Читаем В кругах литературоведов. Мемуарные очерки полностью

В том же 1977 году мне выпали счастье и честь подготовить совместную с Александром Абрамовичем публикацию. Предыстория ее такова. В 1968-м скончался мой старший друг, профессор Харьковского университета Александр Моисеевич Финкель. Крупный ученый-лингвист, автор учебников для средних и высших учебных заведений, он увлекался также переводами на русский язык западных поэтов, и самой ценной частью оставленного им наследия был перевод всех сонетов Шекспира. После смерти Финкеля его вдова передала все это наследие мне, и я на протяжении ряда лет занимался его публикацией. Мне удалось выпустить в свет дополненное новыми произведениями издание знаменитого сборника литературных пародий «Парнас дыбом», основным автором которого был Финкель. Немало лет было потрачено на усилия выпустить в свет переводы его сонетов. Десяток напечатал алма-атинский журнал «Простор», еще несколько – львовский сборник «Іноземна філологія», но с полным изданием дело никак не клеилось.

Разумеется, Аникст был моим главным консультантом и союзником, у него лежал экземпляр переводов, они ему нравились, он даже написал предисловие к ним, но лишь в 1976 году появился свет в конце туннеля. А год спустя под редакцией Аникста вышел сборник «Шекспировские чтения», в котором был помещен перевод всех 154 сонетов (к тому времени – четвертый в истории русской шекспиристики после Н. Гербеля, М. Чайковского и С. Маршака) с двумя предисловиями – моим и его. На мой взгляд, они удачно дополняли друг друга, потому что каждый писал о том, что он лучше знал: Аникст – о публикуемых переводах, я – о сделавшем их переводчике. Публикация привлекла к себе внимание, кто-то из рецензентов «Шекспировских чтений» даже назвал их изюминкой сборника. Со временем они обрели все права гражданства: издавались отдельными книгами, использовались, наряду с маршаковскими, в учебной литературе.

Зимой 1997-1998 годов я оказался в Москве в оцепеняющие морозы, которые переносил крайне тяжело, буквально коченел. Когда я добирался до своего гостиничного номера, у меня не было других желаний, кроме как залезть под одеяло и согреться. В один из таких вечеров раздался телефонный звонок, и хорошо знакомый голос как-то просительно сказал: «Может быть, вы приедете?» Если бы мне в голову могло прийти, что я слышу этот голос в последний раз, я, конечно, помчался бы на Красноармейскую, превозмогая все. Но вместо этого я жалобно ответил: «Александр Абрамович, я парализован этим холодом…» – и потерял возможность встречи, которая больше не представилась никогда.
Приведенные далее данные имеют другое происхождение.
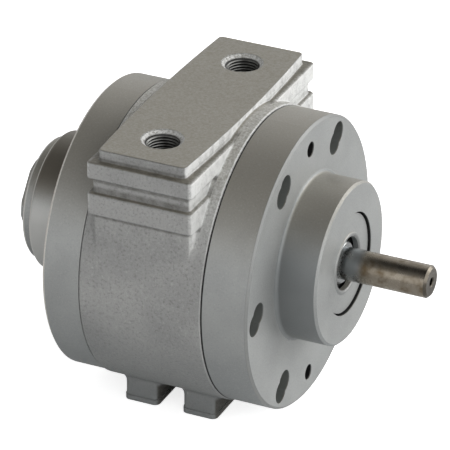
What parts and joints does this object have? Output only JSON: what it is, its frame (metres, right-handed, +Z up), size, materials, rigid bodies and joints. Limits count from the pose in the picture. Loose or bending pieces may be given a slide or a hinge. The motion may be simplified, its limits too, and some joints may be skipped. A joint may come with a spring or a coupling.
{
  "type": "vane air motor",
  "caption": "Foot-mounted rotary vane air motor with a plain output shaft through a round front boss and threaded air ports in a block on top.",
  "frame": {"origin": "on the shaft axis, in the plane of the front boss's end face", "axes": "+X out along the output shaft, +Z up towards the ports, +Y to the left seen from the shaft end"},
  "size_m": [0.2469, 0.1736, 0.1816],
  "materials": {
    "casting_paint": "silver-grey paint over a sand-cast skin",
    "plate_paint": "silver-grey paint over turned faces",
    "shaft_steel": "ground and polished",
    "cover_steel": "pressed and painted",
    "screw_steel": "black oxide",
    "bearing_steel": "ground",
    "cage_brass": "machined",
    "spring_steel": "phosphated",
    "seal_rubber": "moulded nitrile",
    "gasket_fibre": "pressed fibre sheet",
    "rotor_iron": "turned and slotted",
    "vane_laminate": "fabric laminate"
  },
  "bodies": {
    "housing": {"body_housing": "casting_paint", "front_end_plate": "plate_paint", "rear_end_plate": "plate_paint", "rear_cap": "plate_paint", "cap_seal": "seal_rubber", "preload_spring": "spring_steel", "front_gasket": "gasket_fibre", "rear_gasket": "gasket_fibre", "front_plate_screws": "screw_steel", "rear_plate_screws": "screw_steel", "front_dowels": "bearing_steel", "rear_dowels": "bearing_steel", "seal_cover": "cover_steel", "shaft_seal": "seal_rubber", "front_retaining_ring": "spring_steel", "front_bearing_outer_race": "bearing_steel", "rear_bearing_outer_race": "bearing_steel"},
    "shaft": {"drive_shaft": "shaft_steel", "rotor": "rotor_iron", "push_pins": "bearing_steel", "vane_1": "vane_laminate", "vane_2": "vane_laminate", "vane_3": "vane_laminate", "vane_4": "vane_laminate", "front_bearing_inner_race": "bearing_steel", "rear_bearing_inner_race": "bearing_steel", "rear_retaining_ring": "spring_steel"},
    "front_cage": {"front_bearing_balls": "bearing_steel", "front_bearing_cage": "cage_brass"},
    "rear_cage": {"rear_bearing_balls": "bearing_steel", "rear_bearing_cage": "cage_brass"}
  },
  "joints": [
    {"name": "shaft_spin", "type": "hinge", "parent": "housing", "child": "shaft", "pos_m": [0, 0, 0], "axis": [1, 0, 0], "continuous": true},
    {"name": "front_cage_spin", "type": "hinge", "parent": "housing", "child": "front_cage", "pos_m": [-0.0235, 0, 0], "axis": [1, 0, 0], "continuous": true},
    {"name": "rear_cage_spin", "type": "hinge", "parent": "housing", "child": "rear_cage", "pos_m": [-0.1698, 0, 0], "axis": [1, 0, 0], "continuous": true}
  ],
  "couplings": [
    {"joint": "front_cage_spin", "follows": "shaft_spin", "ratio": 0.3969},
    {"joint": "rear_cage_spin", "follows": "shaft_spin", "ratio": 0.3969}
  ]
}
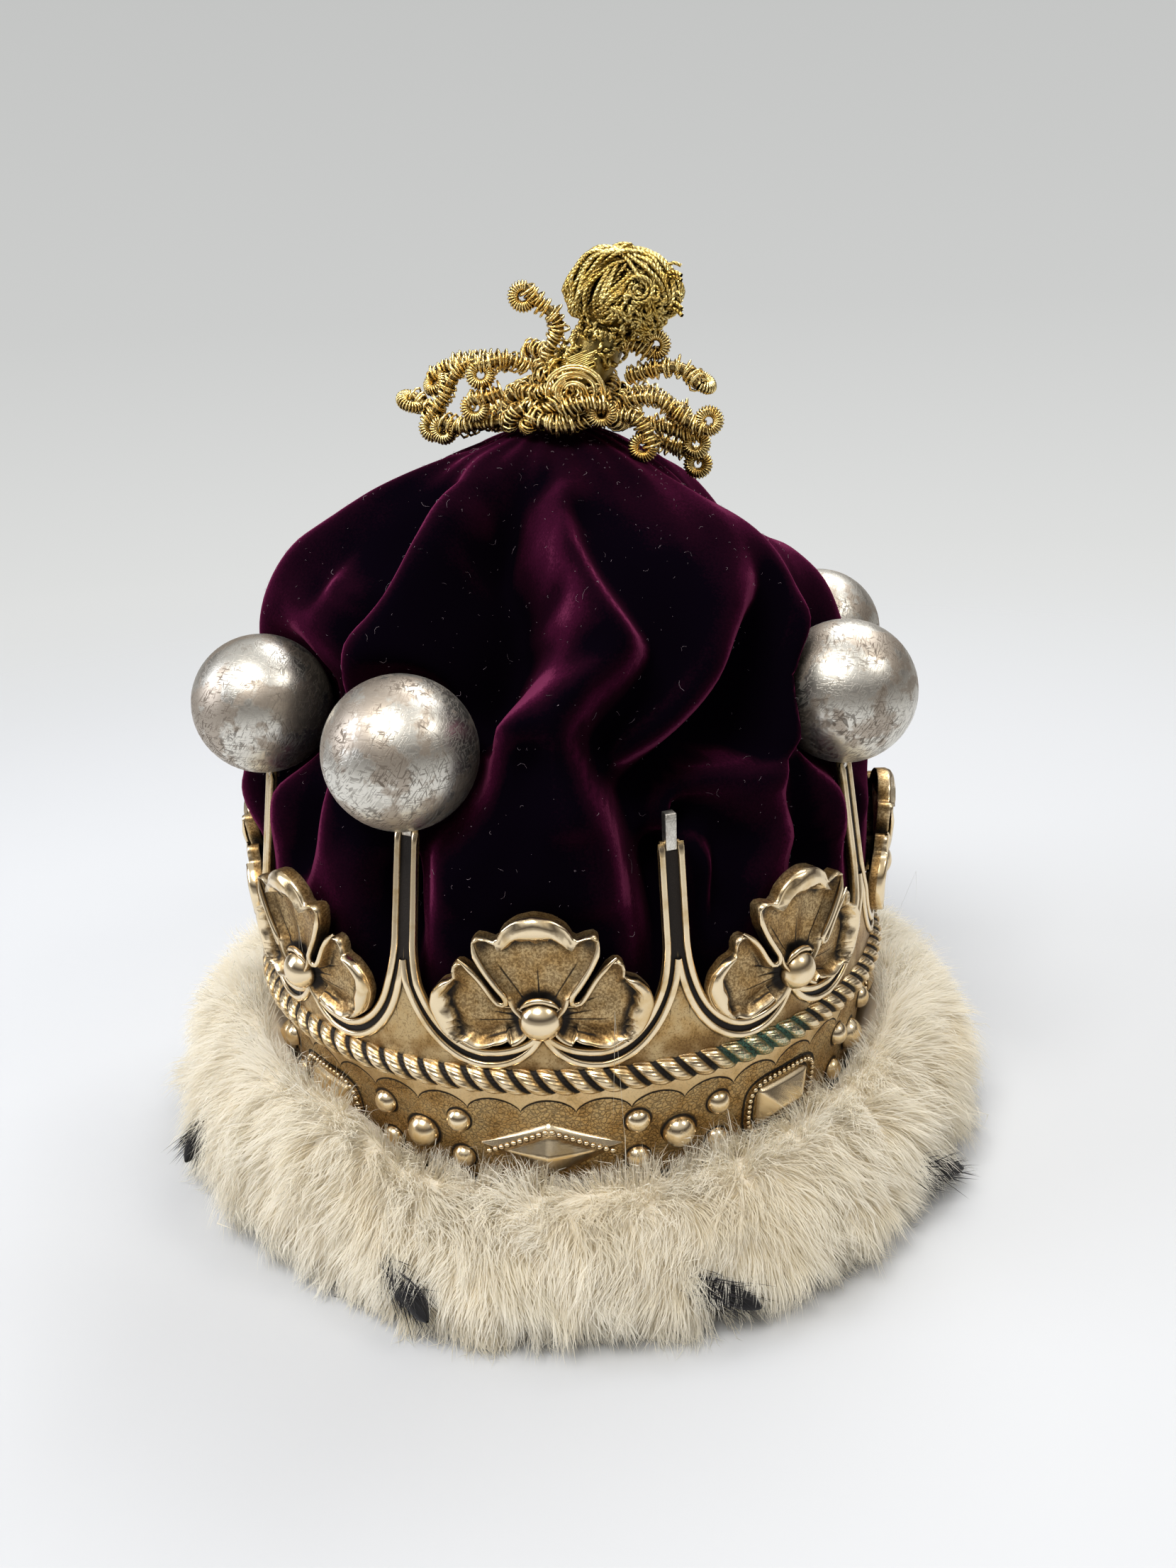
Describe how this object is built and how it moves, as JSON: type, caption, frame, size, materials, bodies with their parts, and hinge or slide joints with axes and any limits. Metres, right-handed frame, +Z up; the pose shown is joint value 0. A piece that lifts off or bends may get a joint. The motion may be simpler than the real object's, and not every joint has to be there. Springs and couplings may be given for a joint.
{
  "type": "coronet",
  "caption": "Ceremonial coronet: a gilt circlet of leaves and ball-topped rays round a folded velvet cap, with a bullion tassel above and a fur turn-up below that it stands on.",
  "frame": {"origin": "middle of the base on the surface that the coronet stands on", "axes": "+Z up, -Y towards the front leaf, +X to the wearer's left as seen from the front"},
  "size_m": [0.2563, 0.2591, 0.2586],
  "materials": {
    "gilt": "worn silver gilt, partly oxidised, polished on its edges",
    "silver_ball": "worn polished silver with scratches and tarnish",
    "velvet": "crushed dark plum silk velvet with brighter pile on the folds",
    "bullion": "gold bullion: coiled metal thread",
    "fur": "ivory fur in tufts",
    "fur_tail": "black fur tips"
  },
  "bodies": {
    "root": {"circlet": "gilt", "ball_1": "silver_ball", "ball_2": "silver_ball", "ball_3": "silver_ball", "ball_4": "silver_ball", "ball_5": "silver_ball", "ball_6": "silver_ball", "ball_7": "silver_ball", "velvet_cap": "velvet", "tassel": "bullion", "fur_trim": "fur", "ermine_tail_1": "fur_tail", "ermine_tail_2": "fur_tail", "ermine_tail_3": "fur_tail", "ermine_tail_4": "fur_tail", "ermine_tail_5": "fur_tail", "ermine_tail_6": "fur_tail", "ermine_tail_7": "fur_tail", "ermine_tail_8": "fur_tail"}
  },
  "joints": []
}
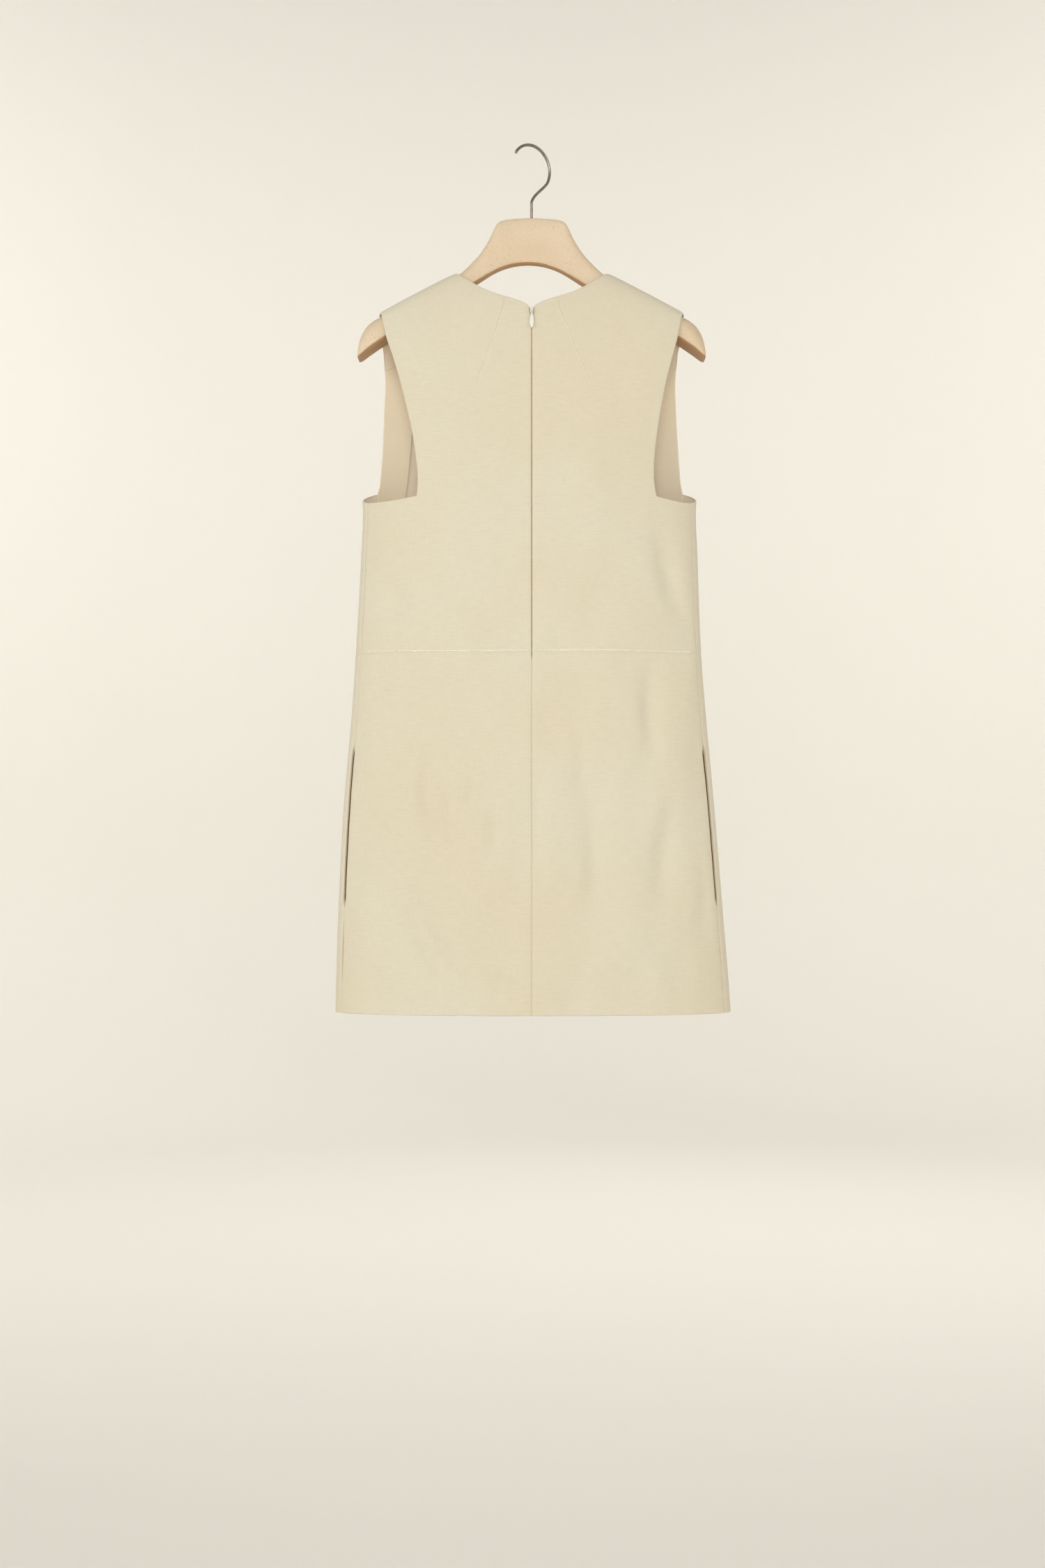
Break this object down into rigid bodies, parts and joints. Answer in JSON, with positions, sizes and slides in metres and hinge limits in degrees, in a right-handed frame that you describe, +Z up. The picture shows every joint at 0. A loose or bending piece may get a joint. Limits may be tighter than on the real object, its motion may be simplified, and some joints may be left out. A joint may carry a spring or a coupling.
{
  "type": "sleeveless safari shift dress on a hanger",
  "caption": "Sleeveless A-line shift dress with a round neck, a centre-back zip and side-seam pockets, hung on a broad-shouldered hanger with a wire hook.",
  "frame": {"origin": "underside of the hook's bend, where the rod that holds the hanger bears", "axes": "+Z up, the way the rod pushes the hook; +Y out of the dress's back, with the zip; -Y out of its front; +X towards its left side as seen from behind in the picture"},
  "size_m": [0.4561, 0.0998, 1.0015],
  "materials": {
    "dress_cloth": "matte cream cloth with a fine crosswise slub",
    "facing_cloth": "the same cloth's inner side, for facings and pocket bags",
    "zip_white": "off-white zip tape and lacquered slider",
    "zip_pull": "off-white lacquer",
    "hanger_body": "matte beige moulding with fine speckles",
    "hook_steel": "dull bright wire"
  },
  "bodies": {
    "dress": {"hanger_body": "hanger_body", "hanger_hook": "hook_steel", "front_bodice": "dress_cloth", "front_skirt": "dress_cloth", "back_bodice_left": "dress_cloth", "back_bodice_right": "dress_cloth", "back_skirt_left": "dress_cloth", "back_skirt_right": "dress_cloth", "armhole_facing_left": "facing_cloth", "armhole_facing_right": "facing_cloth", "pocket_bag_left": "facing_cloth", "pocket_bag_right": "facing_cloth", "zip_tape": "zip_white", "zip_slider": "zip_white"},
    "zip_pull": {"zip_pull_tab": "zip_pull"}
  },
  "joints": [
    {"name": "zip_pull_hinge", "type": "hinge", "parent": "dress", "child": "zip_pull", "pos_m": [0, 0.03385, -0.19551], "axis": [1, 0, 0], "range_deg": [0, 165]}
  ]
}
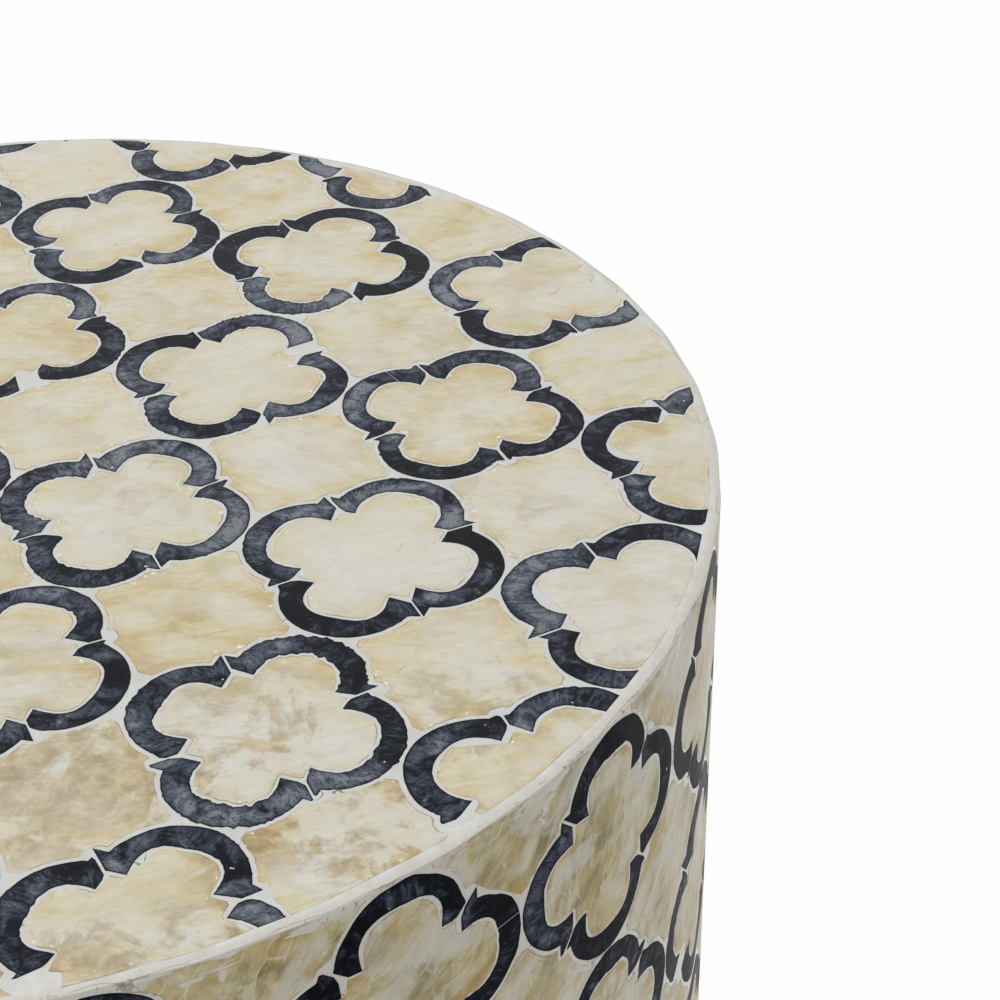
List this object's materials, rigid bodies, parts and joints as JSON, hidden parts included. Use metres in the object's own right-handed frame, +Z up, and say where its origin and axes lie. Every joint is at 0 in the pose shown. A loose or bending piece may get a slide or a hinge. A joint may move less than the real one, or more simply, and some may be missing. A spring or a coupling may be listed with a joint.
{
  "type": "drum stool",
  "caption": "Closed round drum stool with a flat top, covered with pale and dark shell quatrefoil marquetry in white resin, on low glides.",
  "frame": {"origin": "on the floor, below the middle of the drum", "axes": "+Z up along the drum's axis"},
  "size_m": [0.406, 0.406, 0.457],
  "materials": {
    "dark_shell": "blue-black shell arcs on a black-sealed board, glossy",
    "pale_shell": "cream shell in white resin under a clear gloss coat",
    "wall_shell": "olive-tan shell in white resin under a clear gloss coat",
    "white_resin": "white resin under a clear gloss coat",
    "plywood": "raw bending plywood",
    "softwood": "planed softwood",
    "fibreboard": "raw fibreboard",
    "nylon": "moulded nylon"
  },
  "bodies": {
    "root": {"top_board": "dark_shell", "top_shell_sheet": "pale_shell", "rim_band": "white_resin", "wall_shell_sheet": "wall_shell", "foot_band": "white_resin", "wall_skin_front": "plywood", "wall_skin_back": "plywood", "upper_hoop": "plywood", "middle_hoop": "plywood", "lower_hoop": "plywood", "stile_1": "softwood", "stile_2": "softwood", "stile_3": "softwood", "stile_4": "softwood", "stile_5": "softwood", "stile_6": "softwood", "stile_7": "softwood", "stile_8": "softwood", "base_board": "fibreboard", "glide_1": "nylon", "glide_2": "nylon", "glide_3": "nylon", "glide_4": "nylon"}
  },
  "joints": []
}
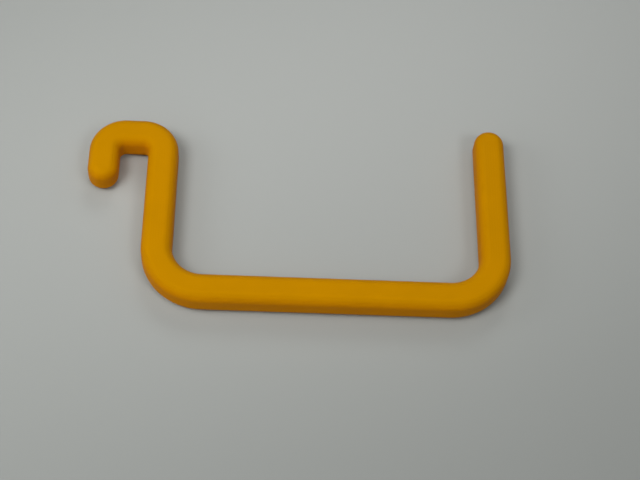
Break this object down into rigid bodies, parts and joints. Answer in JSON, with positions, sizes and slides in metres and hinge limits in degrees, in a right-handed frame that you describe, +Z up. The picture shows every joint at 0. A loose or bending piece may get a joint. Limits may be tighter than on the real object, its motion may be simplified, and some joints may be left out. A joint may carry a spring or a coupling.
{
  "type": "pegboard hook",
  "caption": "Flat plastic hook for a pegboard: a short peg with a turned-down tip, a post, a long straight bar and an upright end.",
  "frame": {"origin": "under the middle of the overall box, on the plane that the hook lies on", "axes": "+X along the bar, from the peg's side towards the upright end; +Y from the bar towards the peg; +Z up through the thickness of the flat piece"},
  "size_m": [0.0698, 0.0344, 0.005],
  "materials": {
    "hook_plastic": "warm yellow-orange printed plastic, satin, with fine print lines"
  },
  "bodies": {
    "root": {"pegboard_hook": "hook_plastic"}
  },
  "joints": []
}
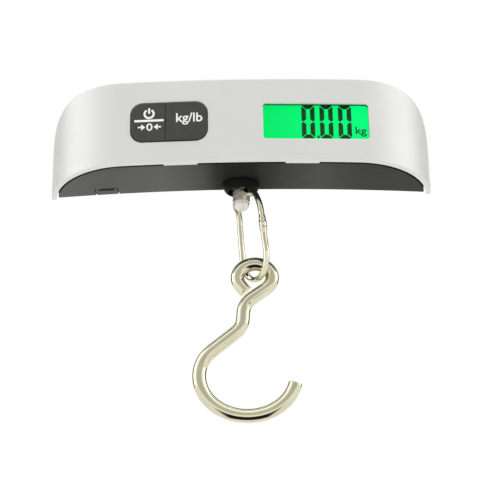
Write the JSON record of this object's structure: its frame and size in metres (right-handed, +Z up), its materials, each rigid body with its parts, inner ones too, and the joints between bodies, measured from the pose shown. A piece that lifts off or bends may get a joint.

Я не сразу узнал о его смерти, лишь через несколько месяцев мне рассказали об обстоятельствах, при которых он ушел из жизни. Возможно, потому, что я не видел его в гробу, мне долго казалось, что он где-то живет. Я не религиозен, в загробную жизнь не верю, знаю, что этот светлый ум, этот добрый, все понимающий взгляд, рука, готовая в любой момент протянуться для помощи, исчезли без следа, как догоревшая спичка. Но во мне они будут жить до тех пор, пока мой мозг навсегда не утратит способность вспоминать.

«Поэт фактов»

Я впервые увидел Соломона Абрамовича Рейсера весной 1973 года, когда пришел в его квартиру на улице Халтурина, ныне вернувшей себе название Миллионной, и с того времени он занял в моей жизни особое место, принадлежавшее только ему. Когда я приезжал в Ленинград, было несколько человек, возможность увидеться с которыми я старался не упустить: В. Э. Вацуро, Е. Г. Эткинд, Г. М. Фридлендер, Я. С. Билинкис, И. Г. Ямпольский, еще кое-кто.


С. А. Рейсер


Но как-то само собой сложилось незыблемое правило: все вечера, на которые у меня не были запланированы встречи с другими людьми, я провожу у Рейсера. При первом свидании он выспрашивал у меня мое расписание, записывал его (он вообще все любил записывать) и планировал наше дальнейшее общение. Разговор начинался в кабинете, а потом продолжался за столом на кухне, где к нему подключалась и его жена Мальвина Мироновна.

Однажды я приехал в Ленинград с женой и сыном, и Соломон Абрамович выразил желание познакомиться с ними. Я пришел раньше для делового разговора, а они должны были присоединиться к нам в заранее согласованное время. Перед их приходом он так же педантично выспросил у меня и записал имя и отчество жены, имя сына.

Рейсер был первым, с кем я поделился своим намерением защищать докторскую. Почему мой выбор пал именно на него, членораздельно объяснить не могу. Может быть, именно по той причине, что суждения давних знакомых было легче прогнозировать, а у него был как бы взгляд со стороны. Он сказал: «Ну что ж, вполне своевременно. У вас много работ».